Joshua Meyrowitz, No Sense of Place(Oxford, 1986). Although written a number of years ago and in advance of widespread use of the internet, Meyrowitz still makes what I believe is the single best case that newer forms of human communication have undermined the psychological security that came with living only in real space and time. The book is revelatory in its assessment of how visual media work as irresistible magnets for our attention, and how visual media often weaken connections that truly matter. Given his use of seminal thinkers like Goffman and Susanne Langer, Meyrowitz’s framework for assessing communication processes is unsurpassed. By the end of the book he’s offered a haunting intellectual case for how electronic media have undermined the sources of personal identity.

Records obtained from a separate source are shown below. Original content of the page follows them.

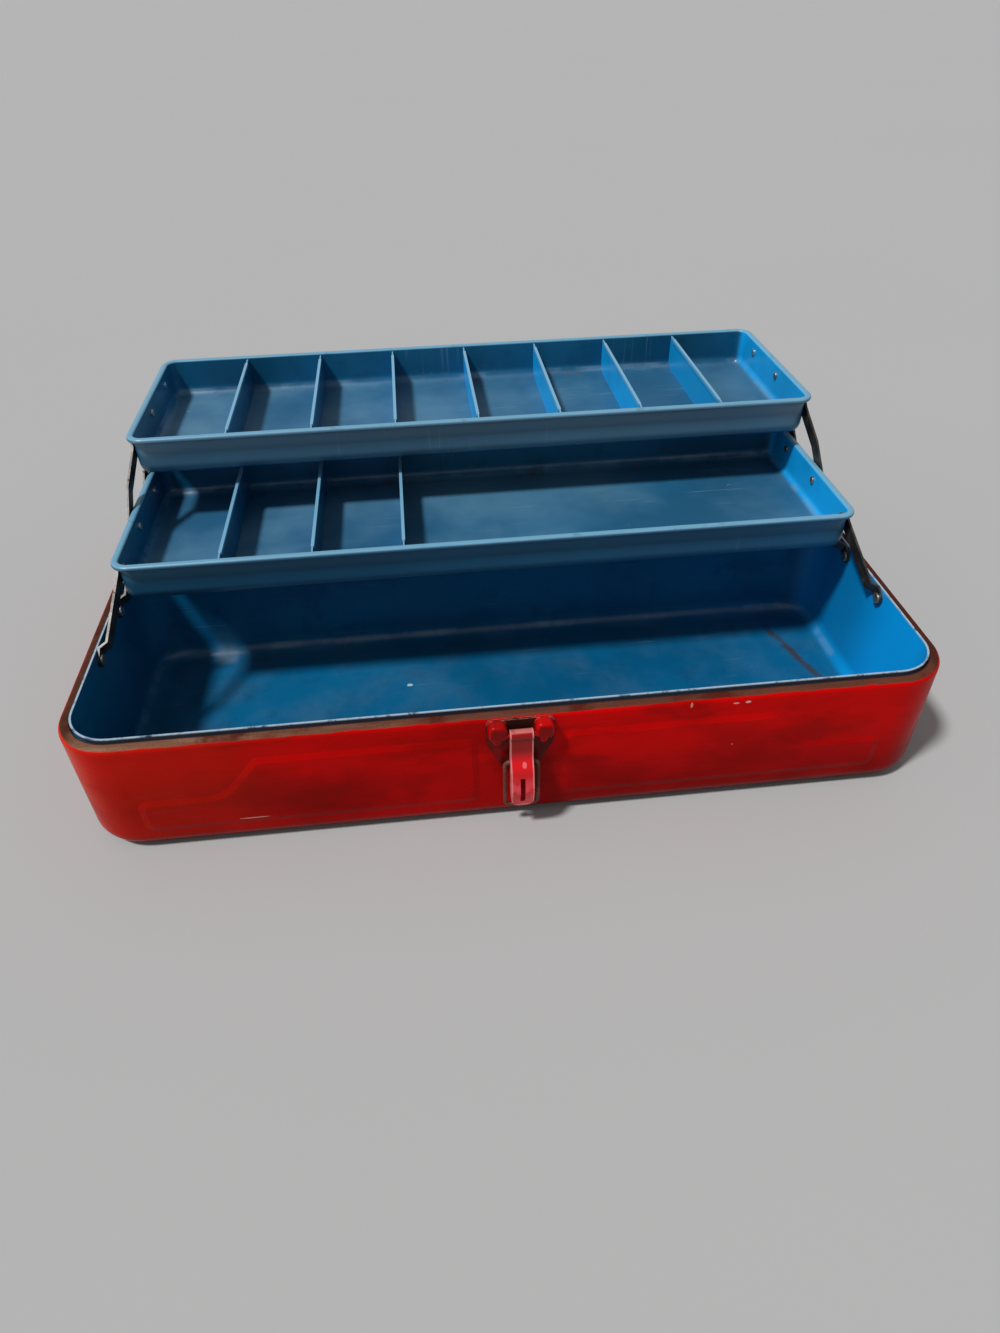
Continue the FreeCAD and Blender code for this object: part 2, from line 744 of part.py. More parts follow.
def tray(label, frame):
    body = new_body(label)
    wall = new_sketch(body, "Wall", "XY_Plane", -S.tray_height)
    wall_corner = S.tray_corner - S.bead_width
    draw_rounded(wall, -wall_x, S.bead_width, wall_x, S.tray_depth - S.bead_width, wall_corner)
    extrude(body, wall, "Pad", S.tray_height)
    bead = new_sketch(body, "Bead", "XY_Plane", -S.bead_height)
    draw_rounded(bead, -tray_half_width, 0, tray_half_width, S.tray_depth, S.tray_corner)
    extrude(body, bead, "Pad", S.bead_height)
    cavity = new_sketch(body, "Cavity", "XY_Plane", 0)
    inner_corner = wall_corner - S.tray_sheet
    draw_rounded(cavity, -tray_inner_x, tray_inner_front, tray_inner_x, tray_inner_back, inner_corner)
    extrude(body, cavity, "Pocket", -tray_floor)
    round_edges(body, "FloorBend", S.tray_floor_radius - S.tray_sheet,
                lambda box: at(box.ZMin, box.ZMax, tray_floor))
    round_edges(body, "FloorEdge", S.tray_floor_radius, lambda box: at(box.ZMin, box.ZMax, -S.tray_height))
    round_edges(body, "BeadTop", S.bead_radius, lambda box: at(box.ZMin, box.ZMax, 0))
    round_edges(body, "BeadUnder", S.bead_radius, lambda box: at(box.ZMin, box.ZMax, -S.bead_height)
                and not inside(box, wall_x, S.bead_width, S.tray_depth - S.bead_width))
    drill(body, "PivotHoles", "YZ_Plane", 0, [(y, -S.tray_pivot_drop) for y in tray_pivots],
          S.shank_radius + S.pin_clearance, 2 * S.case_half_width, True)
    frame(body)


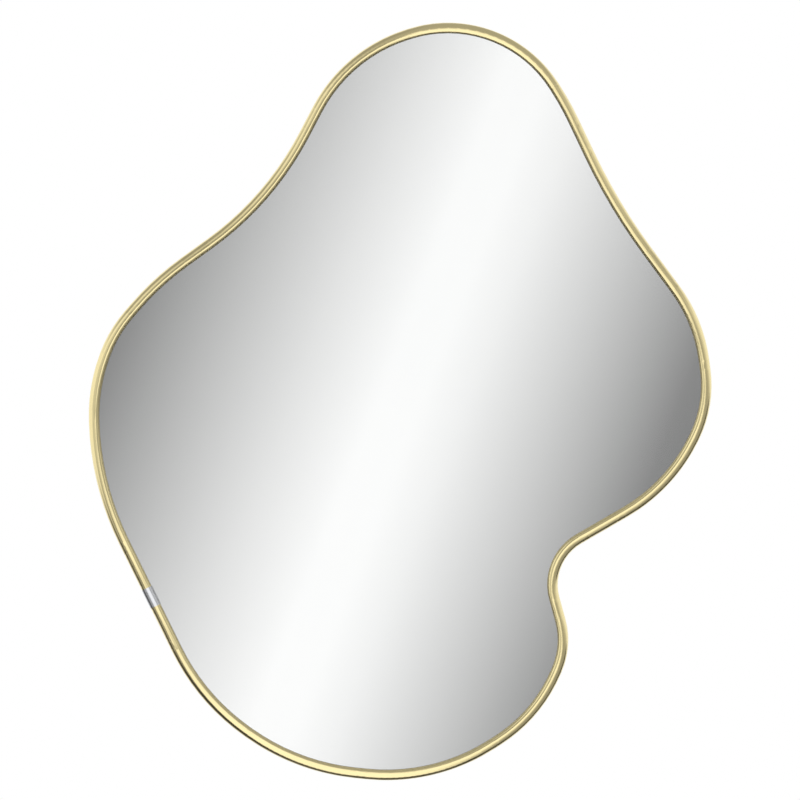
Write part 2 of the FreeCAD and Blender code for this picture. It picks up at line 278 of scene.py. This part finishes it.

John Durham Peters, Speaking Into the Air (University of Chicago, 1999). Peters is a Professor of Communication Studies at the University of Iowa and a frequent critic of the common but mistaken assumptions we have for communication. The Introduction to this book is alone worth a look. It takes apart most of the cherished myths we hold, among them: that communication is the best pathway for settling long-standing differences, and the idea that disagreement is just a matter of misunderstanding. From his very first sentence that “Communication is a registry of modern longings” a reader can sense a study that will offer challenging arguments and interesting insights. The references in the book are sometimes obscure. But every chapter has interesting observations, most of which come by quoting writers and thinkers who were experiencing the powers of telegraphy and the telephone for the first time. Peters also has surprising things to say about communicating with machines, animals and perhaps other sentient beings “out there” in the universe.